What is needed is the run of lines from the one containing "if empty is" through the one containing "obj.matrix_parent_inverse = Matrix.Identity(4)", echoed exactly, with both ends kept and nothing added.

◆ EXERCISE MATERIALS:
···

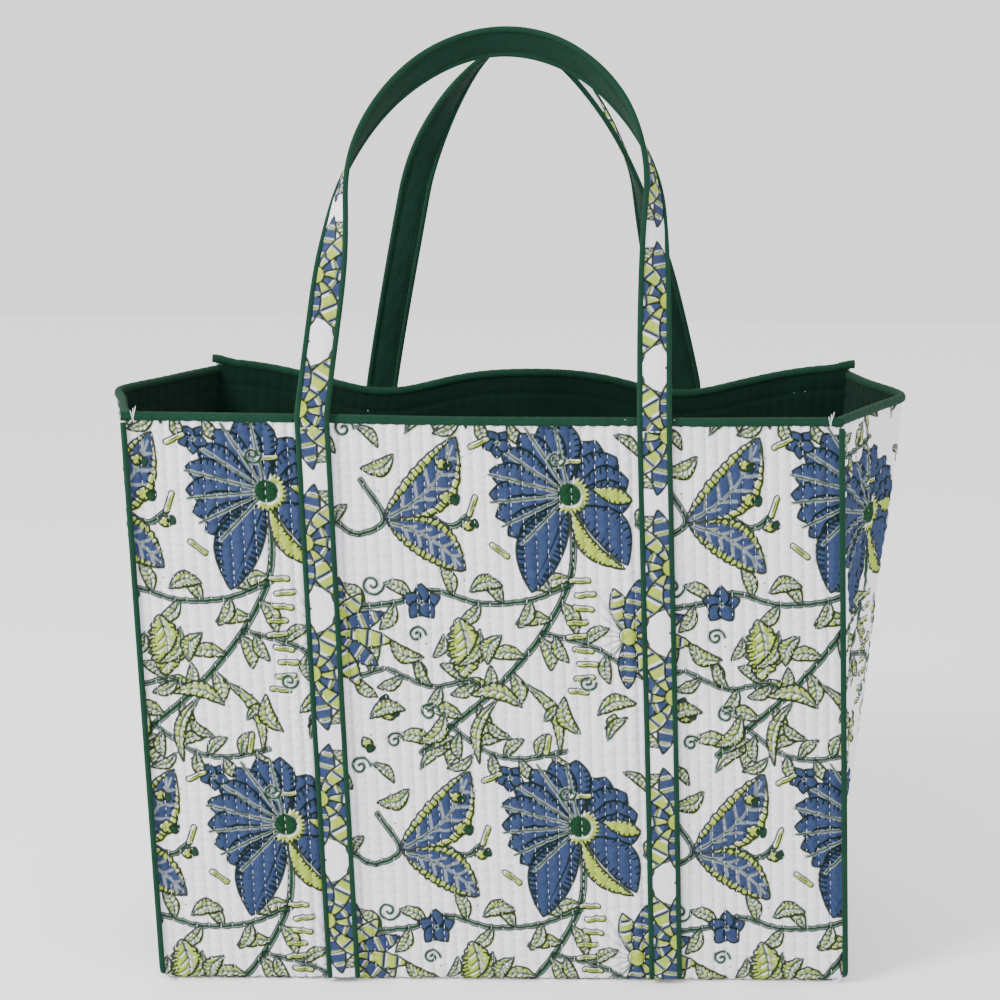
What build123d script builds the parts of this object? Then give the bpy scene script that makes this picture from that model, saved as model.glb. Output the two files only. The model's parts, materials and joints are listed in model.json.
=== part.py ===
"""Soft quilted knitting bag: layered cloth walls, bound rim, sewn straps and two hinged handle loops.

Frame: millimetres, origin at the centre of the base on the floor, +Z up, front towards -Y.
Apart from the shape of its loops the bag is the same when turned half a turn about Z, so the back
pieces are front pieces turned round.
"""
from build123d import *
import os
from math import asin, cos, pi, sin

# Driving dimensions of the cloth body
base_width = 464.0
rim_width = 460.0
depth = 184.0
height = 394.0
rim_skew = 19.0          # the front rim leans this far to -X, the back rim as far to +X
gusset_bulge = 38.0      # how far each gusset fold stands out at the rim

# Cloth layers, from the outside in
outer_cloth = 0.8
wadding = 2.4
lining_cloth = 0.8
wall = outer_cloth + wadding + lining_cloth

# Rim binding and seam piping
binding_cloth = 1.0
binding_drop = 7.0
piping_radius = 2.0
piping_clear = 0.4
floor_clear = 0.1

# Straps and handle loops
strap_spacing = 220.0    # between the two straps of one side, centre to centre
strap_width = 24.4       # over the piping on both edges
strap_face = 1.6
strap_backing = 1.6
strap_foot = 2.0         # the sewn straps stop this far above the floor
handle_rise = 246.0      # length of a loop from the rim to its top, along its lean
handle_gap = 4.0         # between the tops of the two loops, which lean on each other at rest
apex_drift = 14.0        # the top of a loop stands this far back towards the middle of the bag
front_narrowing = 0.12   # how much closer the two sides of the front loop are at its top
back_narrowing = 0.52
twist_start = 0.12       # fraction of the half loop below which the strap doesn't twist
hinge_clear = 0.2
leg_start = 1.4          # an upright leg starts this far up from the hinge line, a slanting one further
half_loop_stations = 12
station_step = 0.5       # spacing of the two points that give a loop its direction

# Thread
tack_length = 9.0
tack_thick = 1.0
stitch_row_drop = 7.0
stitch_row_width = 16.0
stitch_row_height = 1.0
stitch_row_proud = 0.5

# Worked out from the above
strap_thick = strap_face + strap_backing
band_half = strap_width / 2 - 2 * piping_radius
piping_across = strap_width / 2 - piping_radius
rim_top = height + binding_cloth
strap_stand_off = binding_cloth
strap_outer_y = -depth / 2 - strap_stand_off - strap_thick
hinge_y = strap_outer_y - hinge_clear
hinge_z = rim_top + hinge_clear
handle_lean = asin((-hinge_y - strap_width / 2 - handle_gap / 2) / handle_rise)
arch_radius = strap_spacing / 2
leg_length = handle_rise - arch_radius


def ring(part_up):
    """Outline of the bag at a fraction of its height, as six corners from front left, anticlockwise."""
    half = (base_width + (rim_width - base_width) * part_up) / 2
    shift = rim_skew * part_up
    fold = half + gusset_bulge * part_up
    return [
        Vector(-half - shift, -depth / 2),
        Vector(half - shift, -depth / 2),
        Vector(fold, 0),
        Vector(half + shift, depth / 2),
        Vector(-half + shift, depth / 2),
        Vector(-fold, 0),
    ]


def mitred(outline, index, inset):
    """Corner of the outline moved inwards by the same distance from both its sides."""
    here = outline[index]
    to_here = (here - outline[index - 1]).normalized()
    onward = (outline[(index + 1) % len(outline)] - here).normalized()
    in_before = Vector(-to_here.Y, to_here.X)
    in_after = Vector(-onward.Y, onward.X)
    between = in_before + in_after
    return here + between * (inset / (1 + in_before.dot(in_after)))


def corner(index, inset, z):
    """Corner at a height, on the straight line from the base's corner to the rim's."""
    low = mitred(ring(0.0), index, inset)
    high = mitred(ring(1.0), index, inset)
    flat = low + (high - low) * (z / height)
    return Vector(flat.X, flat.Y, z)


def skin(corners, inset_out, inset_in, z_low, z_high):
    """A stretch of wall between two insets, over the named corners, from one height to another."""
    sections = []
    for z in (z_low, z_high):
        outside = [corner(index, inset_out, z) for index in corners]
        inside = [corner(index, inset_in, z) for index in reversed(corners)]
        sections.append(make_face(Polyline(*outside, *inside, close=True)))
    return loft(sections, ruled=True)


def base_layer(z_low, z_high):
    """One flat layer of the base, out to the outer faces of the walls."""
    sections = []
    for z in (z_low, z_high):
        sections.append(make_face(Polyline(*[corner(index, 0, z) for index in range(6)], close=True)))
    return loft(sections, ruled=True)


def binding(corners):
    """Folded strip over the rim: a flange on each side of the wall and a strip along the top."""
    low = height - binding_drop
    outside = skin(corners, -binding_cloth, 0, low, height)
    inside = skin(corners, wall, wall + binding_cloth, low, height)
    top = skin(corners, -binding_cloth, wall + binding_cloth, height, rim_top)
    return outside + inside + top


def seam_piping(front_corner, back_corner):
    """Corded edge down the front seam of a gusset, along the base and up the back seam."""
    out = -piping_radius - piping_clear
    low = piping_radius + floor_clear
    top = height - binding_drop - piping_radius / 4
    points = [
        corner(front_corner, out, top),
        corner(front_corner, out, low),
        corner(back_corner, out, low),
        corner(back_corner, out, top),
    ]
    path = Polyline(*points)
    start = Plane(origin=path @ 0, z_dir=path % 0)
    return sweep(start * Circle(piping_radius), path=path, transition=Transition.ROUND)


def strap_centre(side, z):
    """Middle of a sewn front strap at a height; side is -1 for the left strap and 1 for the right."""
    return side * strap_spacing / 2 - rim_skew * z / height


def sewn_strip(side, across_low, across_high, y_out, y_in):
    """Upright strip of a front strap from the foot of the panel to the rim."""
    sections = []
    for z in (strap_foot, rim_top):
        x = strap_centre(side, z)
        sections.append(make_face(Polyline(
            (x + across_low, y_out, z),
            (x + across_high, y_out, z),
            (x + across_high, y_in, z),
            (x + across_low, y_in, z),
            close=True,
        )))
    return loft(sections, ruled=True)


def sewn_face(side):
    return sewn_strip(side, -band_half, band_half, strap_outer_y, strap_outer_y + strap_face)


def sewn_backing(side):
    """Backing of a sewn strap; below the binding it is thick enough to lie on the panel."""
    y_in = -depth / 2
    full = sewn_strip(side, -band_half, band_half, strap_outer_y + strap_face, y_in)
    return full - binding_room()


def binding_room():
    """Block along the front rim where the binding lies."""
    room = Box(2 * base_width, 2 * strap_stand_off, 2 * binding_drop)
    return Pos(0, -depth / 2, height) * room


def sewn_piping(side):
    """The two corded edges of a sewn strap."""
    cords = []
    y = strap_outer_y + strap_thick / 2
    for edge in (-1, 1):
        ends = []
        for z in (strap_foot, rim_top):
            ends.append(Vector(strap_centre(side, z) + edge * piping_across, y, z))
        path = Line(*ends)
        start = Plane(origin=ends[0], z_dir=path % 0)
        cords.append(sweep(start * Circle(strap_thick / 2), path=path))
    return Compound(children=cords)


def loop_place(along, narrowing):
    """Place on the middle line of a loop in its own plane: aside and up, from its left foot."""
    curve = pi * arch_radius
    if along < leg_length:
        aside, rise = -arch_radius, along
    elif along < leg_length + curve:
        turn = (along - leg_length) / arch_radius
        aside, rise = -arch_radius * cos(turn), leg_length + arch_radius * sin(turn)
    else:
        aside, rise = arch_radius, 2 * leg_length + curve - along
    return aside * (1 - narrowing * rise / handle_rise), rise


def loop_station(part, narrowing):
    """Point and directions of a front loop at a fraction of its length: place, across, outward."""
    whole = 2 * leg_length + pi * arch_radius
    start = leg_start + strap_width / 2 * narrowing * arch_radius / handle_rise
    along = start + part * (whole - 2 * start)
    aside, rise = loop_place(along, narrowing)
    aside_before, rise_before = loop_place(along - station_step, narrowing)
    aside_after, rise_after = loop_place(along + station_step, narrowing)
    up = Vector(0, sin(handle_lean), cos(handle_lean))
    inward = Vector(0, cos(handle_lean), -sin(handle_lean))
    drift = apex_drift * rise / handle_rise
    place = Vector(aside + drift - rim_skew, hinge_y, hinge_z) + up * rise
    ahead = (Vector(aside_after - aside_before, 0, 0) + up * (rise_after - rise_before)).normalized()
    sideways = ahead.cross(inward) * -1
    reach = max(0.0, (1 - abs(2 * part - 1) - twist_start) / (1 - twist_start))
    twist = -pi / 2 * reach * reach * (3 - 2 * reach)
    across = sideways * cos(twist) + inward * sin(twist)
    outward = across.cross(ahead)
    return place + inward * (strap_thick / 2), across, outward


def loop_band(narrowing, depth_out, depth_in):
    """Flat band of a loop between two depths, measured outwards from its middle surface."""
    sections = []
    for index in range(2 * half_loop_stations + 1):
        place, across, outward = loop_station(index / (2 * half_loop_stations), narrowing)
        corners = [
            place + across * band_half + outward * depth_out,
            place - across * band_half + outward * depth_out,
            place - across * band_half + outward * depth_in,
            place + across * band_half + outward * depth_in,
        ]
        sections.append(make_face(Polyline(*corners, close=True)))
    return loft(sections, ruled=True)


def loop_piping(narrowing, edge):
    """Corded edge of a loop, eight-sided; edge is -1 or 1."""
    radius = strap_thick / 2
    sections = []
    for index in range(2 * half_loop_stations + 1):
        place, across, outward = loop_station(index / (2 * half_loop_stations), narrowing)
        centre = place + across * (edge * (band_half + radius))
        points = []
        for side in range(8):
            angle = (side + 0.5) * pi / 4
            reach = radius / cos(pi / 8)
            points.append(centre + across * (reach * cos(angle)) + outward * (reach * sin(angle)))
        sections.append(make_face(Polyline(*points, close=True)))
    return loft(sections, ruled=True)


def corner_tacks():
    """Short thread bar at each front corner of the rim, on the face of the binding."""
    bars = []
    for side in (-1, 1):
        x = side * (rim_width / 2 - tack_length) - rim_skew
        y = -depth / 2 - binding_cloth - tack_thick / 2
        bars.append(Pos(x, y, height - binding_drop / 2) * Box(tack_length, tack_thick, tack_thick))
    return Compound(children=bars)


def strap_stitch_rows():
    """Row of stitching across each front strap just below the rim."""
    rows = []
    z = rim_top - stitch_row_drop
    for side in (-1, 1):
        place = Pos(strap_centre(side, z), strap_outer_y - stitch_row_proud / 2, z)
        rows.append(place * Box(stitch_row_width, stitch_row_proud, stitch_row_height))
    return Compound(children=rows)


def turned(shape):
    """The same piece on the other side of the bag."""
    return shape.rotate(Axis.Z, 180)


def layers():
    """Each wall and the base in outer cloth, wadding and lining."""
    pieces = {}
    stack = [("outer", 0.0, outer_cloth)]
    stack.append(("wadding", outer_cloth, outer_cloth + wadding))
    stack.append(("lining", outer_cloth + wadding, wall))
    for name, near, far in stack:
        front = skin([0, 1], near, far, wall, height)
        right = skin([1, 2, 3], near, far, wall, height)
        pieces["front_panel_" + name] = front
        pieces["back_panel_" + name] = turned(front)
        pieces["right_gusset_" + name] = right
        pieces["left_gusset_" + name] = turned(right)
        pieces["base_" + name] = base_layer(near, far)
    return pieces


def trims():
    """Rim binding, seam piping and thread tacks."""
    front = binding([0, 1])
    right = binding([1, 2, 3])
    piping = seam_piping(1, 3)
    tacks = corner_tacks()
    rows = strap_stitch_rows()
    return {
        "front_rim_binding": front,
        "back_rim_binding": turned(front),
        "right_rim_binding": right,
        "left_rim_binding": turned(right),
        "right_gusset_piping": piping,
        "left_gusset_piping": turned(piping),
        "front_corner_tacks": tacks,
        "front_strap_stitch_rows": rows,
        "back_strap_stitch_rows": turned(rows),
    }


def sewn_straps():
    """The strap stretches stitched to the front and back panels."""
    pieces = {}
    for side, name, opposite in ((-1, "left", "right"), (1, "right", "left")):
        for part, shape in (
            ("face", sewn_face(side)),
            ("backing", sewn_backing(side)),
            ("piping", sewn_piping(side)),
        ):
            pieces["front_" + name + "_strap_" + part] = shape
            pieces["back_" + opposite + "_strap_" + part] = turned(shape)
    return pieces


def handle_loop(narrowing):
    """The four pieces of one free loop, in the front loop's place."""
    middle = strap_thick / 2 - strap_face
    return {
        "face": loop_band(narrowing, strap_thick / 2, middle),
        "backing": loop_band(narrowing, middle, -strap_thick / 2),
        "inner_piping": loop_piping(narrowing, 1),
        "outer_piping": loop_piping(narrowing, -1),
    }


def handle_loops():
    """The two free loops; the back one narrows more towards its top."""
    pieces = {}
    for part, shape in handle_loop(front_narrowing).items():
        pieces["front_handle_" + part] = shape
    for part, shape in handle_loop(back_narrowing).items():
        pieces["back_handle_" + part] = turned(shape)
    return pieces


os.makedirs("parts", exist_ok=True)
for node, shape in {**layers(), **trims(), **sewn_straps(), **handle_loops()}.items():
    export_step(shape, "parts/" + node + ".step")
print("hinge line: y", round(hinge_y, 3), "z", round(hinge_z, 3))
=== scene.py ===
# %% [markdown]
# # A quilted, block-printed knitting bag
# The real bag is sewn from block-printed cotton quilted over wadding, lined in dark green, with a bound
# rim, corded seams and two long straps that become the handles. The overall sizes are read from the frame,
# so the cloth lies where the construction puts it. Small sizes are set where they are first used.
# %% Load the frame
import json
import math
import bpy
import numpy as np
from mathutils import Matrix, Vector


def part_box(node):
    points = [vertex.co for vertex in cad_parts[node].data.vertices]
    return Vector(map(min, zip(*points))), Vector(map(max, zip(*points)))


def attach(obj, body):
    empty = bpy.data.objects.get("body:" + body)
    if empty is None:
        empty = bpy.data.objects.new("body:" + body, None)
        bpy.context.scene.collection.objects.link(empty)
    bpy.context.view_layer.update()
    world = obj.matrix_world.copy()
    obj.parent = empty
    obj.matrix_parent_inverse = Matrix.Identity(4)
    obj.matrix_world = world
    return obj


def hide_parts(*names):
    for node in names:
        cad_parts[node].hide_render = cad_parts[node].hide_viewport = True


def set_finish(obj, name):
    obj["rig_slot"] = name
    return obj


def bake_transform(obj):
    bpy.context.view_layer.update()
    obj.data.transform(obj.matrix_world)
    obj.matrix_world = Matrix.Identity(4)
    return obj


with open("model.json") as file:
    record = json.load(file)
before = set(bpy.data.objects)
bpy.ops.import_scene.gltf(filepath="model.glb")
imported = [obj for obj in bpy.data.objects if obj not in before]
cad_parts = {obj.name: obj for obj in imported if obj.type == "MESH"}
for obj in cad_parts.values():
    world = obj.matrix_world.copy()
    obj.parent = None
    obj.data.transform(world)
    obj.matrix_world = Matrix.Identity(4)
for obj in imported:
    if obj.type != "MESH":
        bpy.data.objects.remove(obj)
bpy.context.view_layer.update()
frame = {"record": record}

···

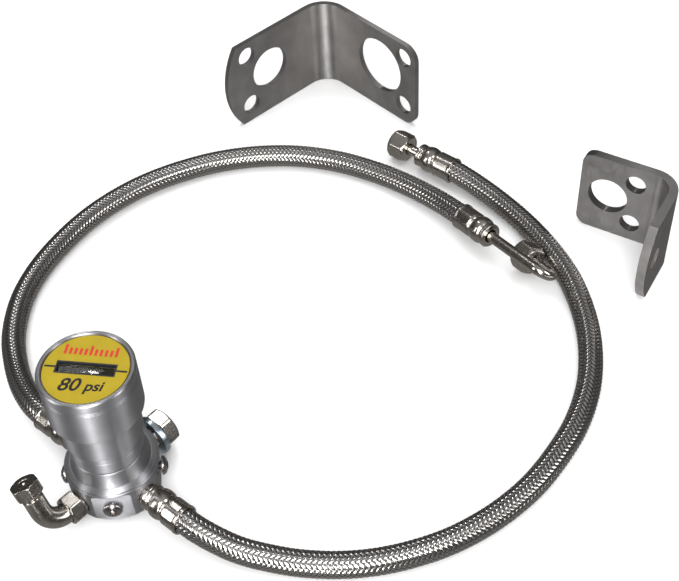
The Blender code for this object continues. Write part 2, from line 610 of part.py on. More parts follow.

···

◆ RESPONSE TO THIS EXERCISE:
    if empty is None:
        empty = bpy.data.objects.new("body:" + body, None)
        bpy.context.scene.collection.objects.link(empty)
    bpy.context.view_layer.update()
    world = obj.matrix_world.copy()
    obj.parent = empty
    obj.matrix_parent_inverse = Matrix.Identity(4)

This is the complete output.